I don’t remember where I got this one but my first thought after looking at the title was "let’s see what kind of self-help nonsense they will try to sell me this time". Only after getting a couple of pages into this essay did I realize it is a critique of self-care as well as of constant feeling of being oppressed by capitalism that is common among Millenials (whoever they might be). I’m still unpacking this one and will probably read it for the third and maybe even fourth time. There is just something in there I can’t put my finger on.

I came across The New Republic and read a couple of articles in one sitting. I’m not sure what to think about the magazine. I’ve subscribed to their newsletter but it’s mostly paid promotions and offers of $4000 all-inclusive trips to Cuba (to meet with local intellectuals and to support the revolution, I guess?).

I think I’m reading too much about politics in the USA and need to focus on Europe more. Which I will do in the future.

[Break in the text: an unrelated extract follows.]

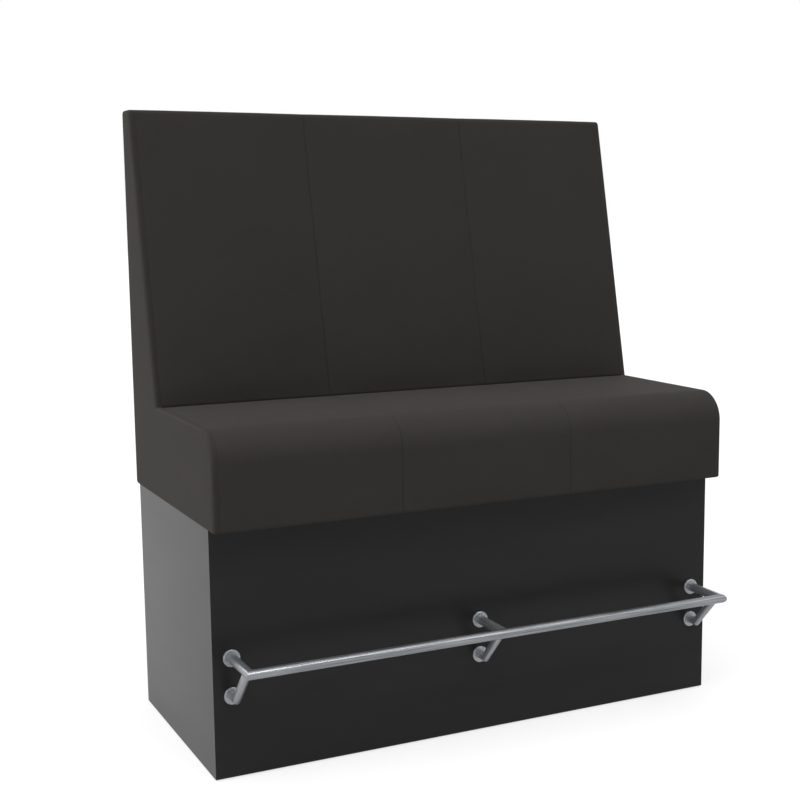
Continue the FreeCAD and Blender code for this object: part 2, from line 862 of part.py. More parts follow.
def back_section(x, crown, top_crown):
    """The back cover's section: up the front face and over the top to the rear cover."""
    cover, corner = size("cover").number, size("corner_round").number
    bisector = recline.number - slant.number
    crease, top, cap = crease_y.number, size("seat_height").number, size("bench_height").number

    def front_face(depth, height):
        return crease + recline.number * (height - top) + slant.number * depth

    return rounded_wire(x, [
        (crease + bisector * crown, top + crown, 0),
        (front_face(-crown, cap + top_crown), cap + top_crown, corner),
        (lining_rear.number, cap + top_crown, 0),
        (lining_rear.number, cap - cover, 0),
        (front_face(cover, cap - cover), cap - cover, corner - cover),
        (crease - bisector * cover, top - cover, 0),
    ])


def cover_panel(name, left, right, section):
    """One sewn panel: a loft that swells between its seams, with its seam edges rolled in."""
    middle = (left + right) / 2
    wires = [section(left, 0), section(middle, 1), section(right, 0)]
    shape = Part.makeLoft(wires, True, False)
    inner = size("cover").number
    seams = []
    for edge in shape.Edges:
        low, high = edge.BoundBox.XMin, edge.BoundBox.XMax
        at_seam = near(low, high) and (near(low, left) or near(low, right))
        if at_seam and outside(edge, inner):
            seams.append(edge)
    shape = shape.makeFillet(size("seam_round").number, seams)
    thing = doc.addObject("Part::Feature", name)
    thing.Shape = shape
    place(node(thing, name), 0, 0, 0)


def outside(edge, cover):
    """Whether an edge lies on the outer face of a cover: less than half a cover inside the bench."""
    point = edge.valueAt((edge.FirstParameter + edge.LastParameter) / 2)
    front, top = front_y.number, size("seat_height").number
    roll_y, roll_z = front + size("seat_roll").number, top - size("seat_roll").number
    depth_back = (point.y - crease_y.number - recline.number * (point.z - top)) / slant.number
    if point.z > top + cover:
        cap = size("bench_height").number - point.z
        return (depth_back < cover / 2 or cap < cover / 2) and point.y < lining_rear.number - cover / 2
    if point.y > crease_y.number - cover:
        return False
    if point.z > roll_z and point.y < roll_y:
        radius = math.hypot(point.y - roll_y, point.z - roll_z)
        return radius > size("seat_roll").number - cover / 2
    if point.z < plinth_top.number + cover / 2:
        return True
    return point.y < front + cover / 2 or point.z > top - cover / 2


def covers():
    crown, top_crown = size("crown").number, size("top_crown").number
    seams = [-frame_half.number, -seam_x.number, seam_x.number, frame_half.number]
    for name, left, right in zip(("left", "centre", "right"), seams, seams[1:]):
        cover_panel("seat_cover_" + name, left, right, lambda x, full: seat_section(x, crown * full))
        cover_panel("back_cover_" + name, left, right,
                    lambda x, full: back_section(x, crown * full, top_crown * full))


def side_covers():
    """The L-shaped side pads, with soft outer edges."""
    top_y = rear_y - size("back_top_thickness")
    seat_height, bench_height = size("seat_height"), size("bench_height")
    corners = [
        (front_y, plinth_top), (front_y, seat_height), (crease_y, seat_height),
        (top_y, bench_height), (rear_y, bench_height), (rear_y, plinth_top),
    ]
    small_corners = [
        (front_y, plinth_top), (top_y, bench_height), (rear_y, bench_height), (rear_y, plinth_top),
    ]
    outer = size("bench_width") / 2
    for name, x, face_x in (("side_cover_left", -outer, -outer), ("side_cover_right", frame_half, outer)):
        body, block = cross_piece(name, x, size("side_pad"), corners)
        block = fillet(body, block, lambda edge: runs_at(edge, front_y, seat_height), size("seat_roll"))
        block = fillet(body, block, lambda edge: any(runs_at(edge, *corner) for corner in small_corners),
                       size("corner_round"))
        fillet(body, block, lambda edge: lies_at(edge, face_x), size("side_round"))


def rear_cover():
    """The flat pad on the back, over the lining."""
    body, block = cross_piece("rear_cover", -frame_half, 2 * frame_half, [
        (lining_rear, plinth_top), (rear_y, plinth_top),
        (rear_y, size("bench_height")), (lining_rear, size("bench_height")),
    ])
    fillet(body, block, lambda edge: runs_at(edge, rear_y), size("rear_round"))


def write_parts():
    """Checks every object and every piece, then writes one file for each piece."""
    doc.recompute()
    failed = [thing.Name for thing in doc.Objects if {"Invalid", "Error"} & set(thing.State)]
    if failed:
        raise RuntimeError("failed objects: " + ", ".join(failed))
    for piece in nodes:
        if piece.Shape.isNull() or not piece.Shape.isValid():
            raise RuntimeError(piece.Label + " has no valid shape")
    os.makedirs("parts", exist_ok=True)
    for piece in nodes:
        piece.Shape.exportStep(f"parts/{piece.Label}.step")


plinth_panels()
plinth_boards()
plinth_deck()
levelling_feet()
foot_rail()
timber_frame()
unit_bolts()
foam()
covers()
side_covers()
rear_cover()
write_parts()
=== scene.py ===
import cmath
import math

import bpy
import numpy as np
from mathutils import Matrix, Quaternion, Vector, geometry, noise


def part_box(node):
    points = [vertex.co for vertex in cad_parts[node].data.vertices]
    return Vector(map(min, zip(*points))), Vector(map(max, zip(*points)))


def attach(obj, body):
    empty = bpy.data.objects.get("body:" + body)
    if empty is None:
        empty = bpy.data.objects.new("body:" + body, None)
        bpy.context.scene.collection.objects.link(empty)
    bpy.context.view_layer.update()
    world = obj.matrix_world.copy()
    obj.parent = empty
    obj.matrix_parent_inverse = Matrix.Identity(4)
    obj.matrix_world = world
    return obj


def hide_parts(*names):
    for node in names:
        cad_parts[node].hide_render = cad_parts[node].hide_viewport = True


# A booth bench at bar height: tight dark upholstery over a black plinth, with a foot rail in front.
# All lengths are metres in the frame's own axes. An outline in the Y-Z plane is written with
# complex numbers, y + z i, and its material lies to the right of the way it runs.

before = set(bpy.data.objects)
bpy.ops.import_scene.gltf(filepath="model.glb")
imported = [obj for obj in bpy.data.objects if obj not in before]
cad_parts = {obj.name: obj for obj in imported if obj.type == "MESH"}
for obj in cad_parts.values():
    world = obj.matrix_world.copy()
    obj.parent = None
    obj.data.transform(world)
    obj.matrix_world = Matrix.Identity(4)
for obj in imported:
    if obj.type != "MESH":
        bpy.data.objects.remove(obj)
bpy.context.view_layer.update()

# Sizes of the upholstery that the frame's boxes don't give
SEAT_DEPTH = 0.394
BACK_TOP = 0.054
COVER = 0.004
SKIN = 0.0037
SEAT_ROLL = 0.065
CORNER_ROUND = 0.010
LIP_ROUND = 0.006
CREASE_ROUND = 0.009
CREASE_TUCK = 0.010
CREASE_FILLET = 0.002
SIDE_ROUND = 0.0055
REAR_ROUND = 0.006
SEWN_ROLL = 0.0006
JOIN_ROLL = 0.0005
FOAM_GAP = 0.0003

# How full the panels and pads stand, and over which lengths they get there. The edge share is the part
# of its crown that a panel gains close to its seams, and the filling is a pad's share of the cap.
PANEL_CROWN = 0.0013
EDGE_SHARE = 0.35
PAD_LIFT = 0.0022
PAD_CROWN = 0.0008
PAD_REACH = 0.050
PAD_FILLING = 0.6
CLOTH_CAP = 0.0012
CLOTH_FRAMES = 20
SEAM_REACH = 0.030
PAD_WAVE_REACH = 3 * SEAM_REACH
CREASE_REACH = 0.050
LIP_REACH = 0.070

# Puckers at the seams, slow waves over the faces, and stitches
PUCKER_DEPTH = 0.00016
PUCKER_LENGTH = 0.011
PUCKER_REACH = 0.009
WAVE_DEPTH = 0.00030
WAVE_LENGTH = 0.085
STITCH_LENGTH = 0.0036

# Seeds of the puckers and waves. Panels and pads count up from the seed of their own kind, and a
# panel's waves add the wave seed to its own.
WAVE_SEED = 7
SEAT_SEED = 0
BACK_SEED = 20
SIDE_SEED = 40
REAR_SEED = 60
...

Here are the articles from TNR:

I keep getting promoted posts from A2larm on Facebook. The articles are hit and miss. This one is about the Czech Pirate Party and how everyone treats them as if they are children and new to politics when in fact they’ve been here for more than 10 years and did a lot of work on different levels of government.

Not that interesting

Notes and takeaways

This list is generated automatically from bookmarks in my browser. The text is written manually. I’ve used Grammarly for the first time and I’m glad it didn’t find too many errors. If only there was a way to integrate it into Vim…​

I like looking back at the articles I’ve read and re-reading some of them. There is always something I would like to come back to but I rarely do. Here are takeaways from this month (maybe this will help me to remember to look at them later):

  • Create a brag document

  • Look more into sustainable Internet

  • Read more about European politics

  • Check out Zeit.co again

I will continue to log articles I read but maybe with more focus on quality over quantity.